In fact, the Basel Committee itself acknowledges in its report that the slow progress is partly due to ever-rising supervisory expectations. In effect, supervisors have been raising the bar for compliance as they discover new practices in the industry, cherry-picking as they go. This occurs even as some banks struggle to meet or even understand the initial expectations.
Harreis says “banks are continuously improving their capabilities, which sets a constantly evolving bar across the sector. Supervisors raise their expectations as they see new best practices”.
Another element is time. The compliance date for BCBS 239 was January 2016, three years after the principles were issued. But given the complexity of global banks’ operations, which can enfold myriad products across multiple time zones, some thought three years was too soon.
Stacy Coleman, who represented the Federal Reserve on the Basel Committee group that drafted BCBS 239, recalls questioning the three-year timeframe.

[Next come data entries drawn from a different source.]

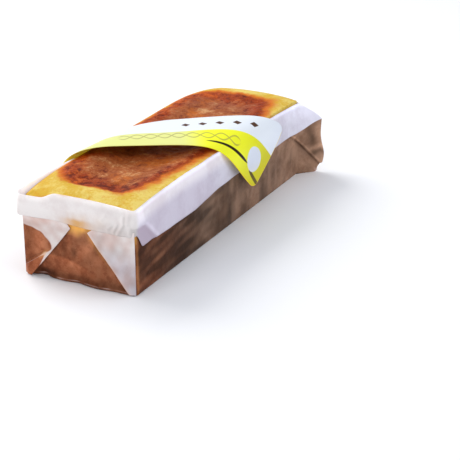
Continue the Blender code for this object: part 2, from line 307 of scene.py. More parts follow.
cakeSizes = {
    "halfLength": 129.2, "halfWidth": 42.2, "corner": 4.5, "base": 1.3,
    "crest": 63.1, "farSwell": 2.2,
    "leftDrop": 6.5, "rightDrop": 3.0, "farLeftDrop": 6.5, "farRightDrop": 3.5, "alongPower": 5, "acrossPower": 2.5,
    "shoulderReach": 9.0, "frontShoulder": 4.1, "farShoulder": 1.5, "leftShoulder": 1.6, "rightShoulder": 0.9,
    "endBlend": 6.0,
    "sink": 3.6, "sinkStart": 10.0, "sinkReach": 24.0,
    # the rounded foot: inset and height
    "foot": [(12.0, 0.0), (8.0, 0.0), (5.6, 0.6), (3.4, 2.2), (1.6, 4.8), (0.5, 8.4)], "wallFoot": 11.0,
    "columns": 920, "edgeBand": 14.0, "edgeStep": 0.55, "middleStep": 1.3, "wallRows": 15,
    # height, size and seed of the ripples: in the brown area's edge, in the crust, and over the whole top
    "uneven": [(1.3, 18, 3), (0.6, 6, 4)], "wrinkles": [(0.17, 6.5, 5), (0.08, 3.0, 6)], "swell": [(0.35, 26, 7)],
    # the share of them left on the right edge and on the golden rim
    "rightEven": 0.4, "rimWrinkles": 0.4,
    "ringDip": 0.27, "ringPlace": (1.5, 2.5), "flatReach": 5.0,
    # the depth inside the browned area that the foot and the wall count as
    "footDepth": 9.0, "wallDepth": -4.0,
}

# the edge of the browned area: a point on each stretch, the way it faces inwards, and how fast it turns lighter
brownEdges = [
    ((-110.1, -10.0), (1.0, -0.17), 0.42),    # front
    ((-105.5, -25.9), (0.45, 0.89), 0.8),     # right, near the front
    ((-60.0, -33.6), (0.085, 1.0), 1.0),      # right
    ((90.2, -32.6), (-0.25, 0.97), 0.8),      # right, towards the far end
    ((117.0, -21.9), (-0.83, 0.55), 0.6),     # far right corner
    ((113.2, 5.0), (-1.0, 0.07), 0.55),       # far end
    ((117.0, 20.0), (-0.79, -0.61), 0.7),     # far left corner
    ((0.0, 39.8), (0.0, -1.0), 0.9),          # left
    ((-94.2, 35.0), (0.68, -0.74), 0.8),      # front left corner
]
brownCorner = 2.2    # how far the corners between them are rounded


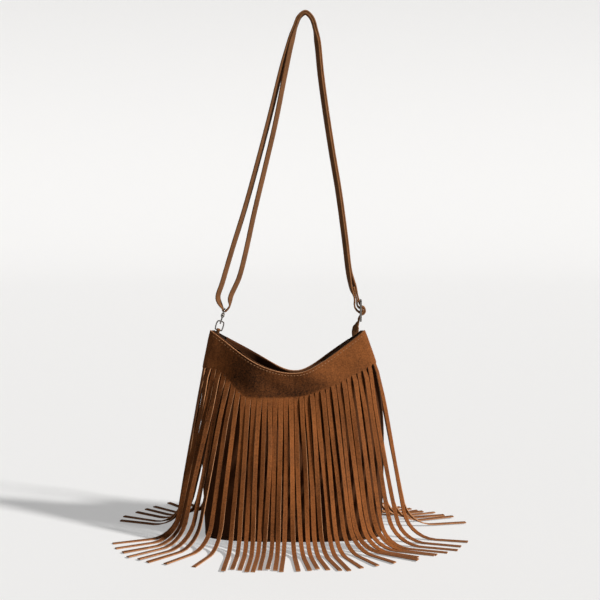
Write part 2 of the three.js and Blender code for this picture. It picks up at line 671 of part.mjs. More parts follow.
// Shoulder strap: one strip, sewn in the right corner, up through the slider, over the top to the
// eye on the left, back over the top, and sewn round the slider's middle bar
const halfStrap = strapThickness / 2;
const passU = -(barHalf + fitGap + halfStrap);
const stackStep = strapThickness + fitGap;
const loopRadius = barHalf * 1.42 + fitGap + halfStrap;
const passRadius = loopRadius + stackStep;
const nearSlider = (u, y, v, ...look) => [sliderPlace[0] + u, y, sliderPlace[2] + v, ...look];
const inside = [-1, 0, 0];
const outside = [1, 0, 0];
const rightLook = (hand) => [0.82 * hand, 0.57 * hand, 0];
const leftLook = (hand) => [-0.82 * hand, 0.57 * hand, 0];

// Lines of the strap over the mouth: x in half mouth widths, z in parts of the strap's rise
const overMouth = ([x, z, ...look]) => [
  mouthCentreX + x * mouthHalfWidth, cornerHeight + z * strapRise, ...look];
const above = (x, y, z, ...look) => {
  const [placeX, placeZ] = overMouth([x, z]);
  return [placeX, y, placeZ, ...look];
};

// Middle line of the doubled right band from the slider up
const band = [[0.8643, 0.1268], [0.8133, 0.1878], [0.7622, 0.2854], [0.6755, 0.4366],
  [0.5837, 0.5659], [0.502, 0.6902], [0.4357, 0.8049],
  [0.3949, 0.9]].map(overMouth);
const bandHalfStep = stackStep / 2 + 0.1;
const bandStation = ([x, z], hand) => {
  const look = rightLook(hand);
  return [x + look[0] * bandHalfStep, look[1] * bandHalfStep, z, ...look];
};
const arch = [[0.3633, 0.9439, 0.92, 0.3], [0.3143, 0.978, 0.7, 0.72], [0.2367, 0.9939, 0.1, 1],
  [0.1592, 0.9817, -0.7, 0.72],
  [0.1061, 0.9537, -0.92, 0.35]].map(overMouth);
const archStation = ([x, z, lookX, lookZ], hand) => [
  x + hand * lookX * bandHalfStep, 0, z + hand * lookZ * bandHalfStep,
  hand * lookX, 0.2 * hand, hand * lookZ];
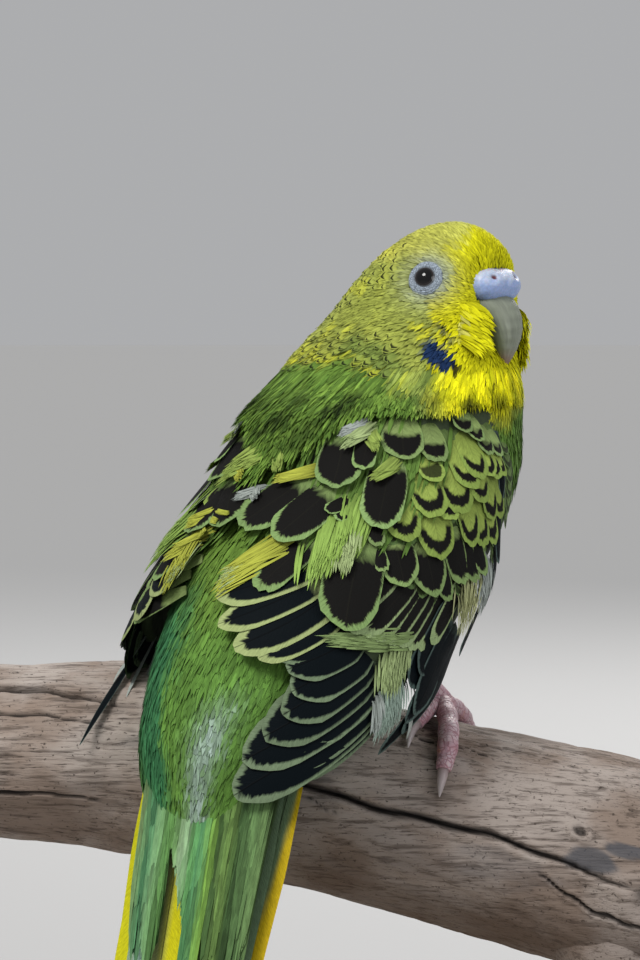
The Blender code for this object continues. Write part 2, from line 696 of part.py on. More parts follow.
# forward and height of the outer edge, forward and height of the inner edge, half width
UPPER_BEAK = np.array([
    (12.4, -0.4, 8.4, -3.6, 3.6),
    (15.2, -2.0, 9.2, -5.2, 4.3),
    (17.0, -4.6, 10.6, -6.8, 4.0),
    (17.6, -7.4, 12.2, -8.4, 3.3),
    (17.1, -10.0, 13.4, -10.2, 2.4),
    (16.1, -12.2, 14.0, -12.0, 1.4),
    (15.0, -13.9, 14.4, -13.8, 0.3),
])
LOWER_BEAK = np.array([
    (8.6, -11.4, 9.2, -6.8, 3.0),
    (11.0, -12.6, 10.8, -8.0, 3.2),
    (13.0, -12.8, 12.2, -9.6, 2.8),
    (14.0, -12.4, 13.4, -11.0, 1.4),
])


def mandible(name, table):
    """A horny sheath: round sections hung between its outer and its inner edge."""
    rows = smoothRows(np.arange(len(table)).astype(float), table, np.linspace(0, len(table) - 1, 10))
    turn = np.linspace(0, 2 * math.pi, 10, endpoint=False)
    rings = []
    for of, oz, nf, nz, half in rows:
        f = (of + nf) / 2 + (of - nf) / 2 * np.cos(turn)
        z = (oz + nz) / 2 + (oz - nz) / 2 * np.cos(turn)
        s = half * np.sin(turn)
        rings.append(np.stack([headPoint(a, b, c) for a, b, c in zip(f, s, z)]))
    return loftObject(name, np.array(rings))


def ringObject(name, ring, centre, out, half, rise):
    """A rounded ring about a line of points: half wide, and rise high."""
    count = len(ring)
    sides = 4
    turn = np.linspace(0, 2 * math.pi, sides, endpoint=False)
    away = unit(ring - centre)
    points = ring[:, None] + away[:, None] * (half * np.cos(turn))[None, :, None]
    points = points + out * (rise * np.sin(turn))[None, :, None]
    faces = []
    for i in range(count):
        for j in range(sides):
            k = (j + 1) % sides
            n = (i + 1) % count
            faces.append((i * sides + j, i * sides + k, n * sides + k, n * sides + j))
    return meshObject(name, points.reshape(-1, 3), faces)


def makeStand(perch):
    """A flat base and two rods that reach up to the branch."""
    half = np.array(BASE_SIZE) / 2
    corners = []
    cut = 6.0
    for sx, sy in ((1, 1), (-1, 1), (-1, -1), (1, -1)):
        for k in range(4):
            a = math.atan2(sy, sx) - math.pi / 4 + k * math.pi / 6
            corners.append((sx * (half[0] - cut) + cut * math.cos(a), sy * (half[1] - cut) + cut * math.sin(a)))
    corners = np.array(corners) + BASE_AT
    rings = []
    for z, inset in ((BASE_TOP - BASE_SIZE[2], 0.0), (BASE_TOP - 1.0, 0.0), (BASE_TOP, 1.0)):
        pull = (corners - BASE_AT) * (1 - inset / half[:2])
        rings.append(np.column_stack([pull + BASE_AT, np.full(len(pull), z)]))
    loftObject("stand_base", np.array(rings))
    for name, x in zip(("stand_rod_left", "stand_rod_right"), ROD_X):
        high = float(perchRow(x)[0])
        path = [(x, PERCH_Y, BASE_TOP + GAP), (x, PERCH_Y, high)]
        rod = tubeObject(name, path, [ROD_RADIUS] * 2, 24)
        carve(rod, perch)


def paint(names):
    """One material for each kind of surface, shared by the nodes that have it."""
    made = {}
    for obj in bpy.context.scene.objects:
        kind = next(kind for start, kind in names if obj.name.startswith(start))
        if kind not in made:
            mat = bpy.data.materials.new(kind)
            mat.use_nodes = True
            shader = mat.node_tree.nodes["Principled BSDF"]
            shader.inputs["Base Color"].default_value = (*COLOURS[kind], 1)
            shader.inputs["Roughness"].default_value = 0.35 if "steel" in kind else 0.6
            shader.inputs["Metallic"].default_value = 1.0 if "steel" in kind else 0.0
            made[kind] = mat
        obj.data.materials.clear()
        obj.data.materials.append(made[kind])
        obj.data.shade_smooth()
        obj.data.set_sharp_from_angle(angle=math.radians(32.0))


KINDS = (
    ("head", "plumage_yellow"),
    ("neck", "plumage_green"),
    ("torso", "plumage_green"),
    ("tail", "plumage_green"),
    ("wing", "plumage_wing"),
    ("eye", "eye_dark"),
    ("beak", "horn_beak"),
    ("cere", "skin_cere"),
    ("leg", "skin_foot"),
    ("claw", "horn_claw"),
    ("perch", "wood_branch"),
    ("stand_base", "wood_base"),
    ("stand_rod", "steel_rod"),
)


def build():
    clearScene()
    perch = makePerch()
    makeStand(perch)
    makeHead()
    neck = bodyPart("neck", NECK_TOP - GAP / 2, NECK_LOW + GAP / 2, 4, 26)
    torso = makeTorso()
    carve(torso, perch)
    tail = makeTail()
    wings = []
    for name, side in (("wing_right", 1), ("wing_left", -1)):
        wing = wingCore(name, side)
        unite(wing, wingTiers(side))
        for other in (torso, neck, tail, perch):
            if overlaps(wing, other):
                carve(wing, other)
        wings.append(wing)
    for side in ("right", "left"):
        for piece in makeLeg(side):
            carve(torso, piece)
            for wing in wings:
                if overlaps(wing, piece):
                    carve(wing, piece)
    paint(KINDS)


build()
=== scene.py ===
# A life-size budgerigar on a driftwood perch: the finish of every surface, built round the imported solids.
# Lengths are millimetres in the bird's own frame until a mesh is written, and metres in the scene.
import math

import bpy
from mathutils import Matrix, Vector
import numpy as np


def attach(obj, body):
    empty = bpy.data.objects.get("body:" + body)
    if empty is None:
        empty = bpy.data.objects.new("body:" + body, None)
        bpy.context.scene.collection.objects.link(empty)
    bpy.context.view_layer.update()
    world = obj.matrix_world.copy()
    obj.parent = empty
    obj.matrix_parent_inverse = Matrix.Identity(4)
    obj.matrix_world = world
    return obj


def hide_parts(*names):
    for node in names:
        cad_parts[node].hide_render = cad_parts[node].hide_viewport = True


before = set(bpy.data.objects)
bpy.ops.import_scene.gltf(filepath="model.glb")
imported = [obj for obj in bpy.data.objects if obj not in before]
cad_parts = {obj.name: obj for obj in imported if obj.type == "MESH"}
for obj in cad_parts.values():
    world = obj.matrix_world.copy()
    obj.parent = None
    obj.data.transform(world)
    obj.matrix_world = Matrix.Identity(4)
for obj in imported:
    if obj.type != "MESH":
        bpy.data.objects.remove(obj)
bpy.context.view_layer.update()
print("solids loaded:", len(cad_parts))

birdOrigin = np.array((-21.0, 10.0, 135.0))  # where the bird's own frame starts in the scene, mm
mm = 0.001


def toWorld(points):
    # the bird frame's millimetres, moved to the scene's origin and made metres
    return (points + birdOrigin) * mm


def unit(v):
    return v / np.maximum(np.linalg.norm(v, axis=-1, keepdims=True), 1e-9)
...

“In talking with others in the group, it was a relatively short timeframe to make changes of this magnitude,” says Coleman, now managing director at Promontory Financial Group. “Supervisors wanted to push hard on banks to fix things. I thought five years was more realistic.”
Yet another ingredient is that supervisors themselves are flummoxed by the principles, as well as by the moving target that is technology.
“I don’t think they have a clue,” says one Swiss bank executive. “That’s more or less what they’ve said to us in our dialogues with them.”